Written, performed and directed by: Rick Miller

Venue: Theatre Calgary

Year: Continues through Feb. 9


3 out of 4 stars

If Marshall McLuhan had been born 40 years later than he was, and won the fringe lottery, Understanding Media might have become Boom X.

Saturated with instantly recognizable classic-rock – and punk, prog-rock, hip-hop and reggae – media imagery and political touchstones, Boom X, the funny, sharply observed new solo show from Rick Miller (a sequel to his 2015 show Boom), is anything but fringe in production values – they’re spectacular – but has its roots in the DIY sensibility of the fringe movement, where Miller started 22 years ago by blending Macbeth and The Simpsons to create a huge hit called MacHomer.

Flash-forward 22 years, and Boom X – which had its world premiere on Friday night at Theatre Calgary – is a mashup of media, verbatim theatre, jukebox musical and autobiographical confession that’s as impossible to resist as a bowl full of Old Dutch barbecue potato chips in a suburban basement rec room where mid-70s teens across North America used to gather to smoke doobies and listen to the new Pink Floyd LP.

It also takes the audience into Miller’s own coming-of-age, growing up in Montreal between 1970 and 1995, where he adored the Expos, imitated rock stars, watched his parents divorce and studied architecture at McGill, before chucking the Frank Lloyd Wright scenario for theatre.

Miller tracks his own Generation X coming-of-age alongside a quartet of other real-life characters – architecture professor Howard, East German Annika, Ontario actress Stephanie and Brandon, a mixed-race kid with one Jamaican parent and another from South Africa doing his best to carve out an identity.

To tell those stories, Miller incorporates some of the tropes of verbatim theatre, interviewing each of them, then voicing their words as a screen scrolls their images, which he slowly adopts into physicalizations he uses to play each character throughout the show.

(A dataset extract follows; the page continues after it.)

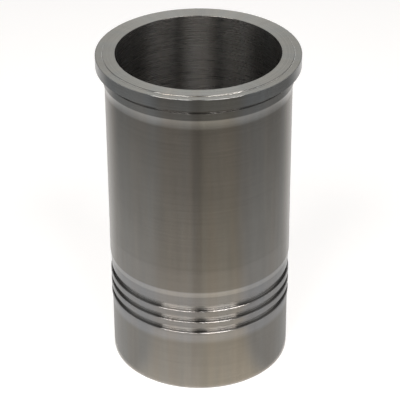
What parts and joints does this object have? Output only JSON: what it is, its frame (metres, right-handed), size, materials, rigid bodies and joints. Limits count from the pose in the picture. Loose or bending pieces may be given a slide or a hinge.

All of it is framed, in a way, by Miller’s own passion for baseball, a game that extends to infinity and beyond, and in particular the Expos, who arrived in the world when Miller did and got downsized into oblivion in ‘95, the same year that set in motion Miller’s own personal exodus from Montreal to Toronto.

Utilizing stunning multimedia design by Irina Litvinenko, the dramatic obstacle in this generational saga, Miller explains, is that unlike baby boomers and millennials, Generation Xers are defined by an absence of things: political ideals, career dreams, material aspirations.

All this North American generation has in common is the media we collectively consume together.

“We were fresh meat for the media machine,” Miller says.

Underneath the theatrical sugar rush of so much pop culture and so many political turning points – (Ronald Reagan: “Mr. Gorbachev: Tear down this wall!,” AIDS activism, the FLQ crisis, Pierre Trudeau) – there’s a more subtle story that plays out in Boom X, namely that four-part chorus of characters, all of whom play an integral role in Miller’s own coming-of-age story, so that Boom X eventually reveals itself as significantly more emotionally substantial than the MTV flash-cut videos he emulates in his storytelling here.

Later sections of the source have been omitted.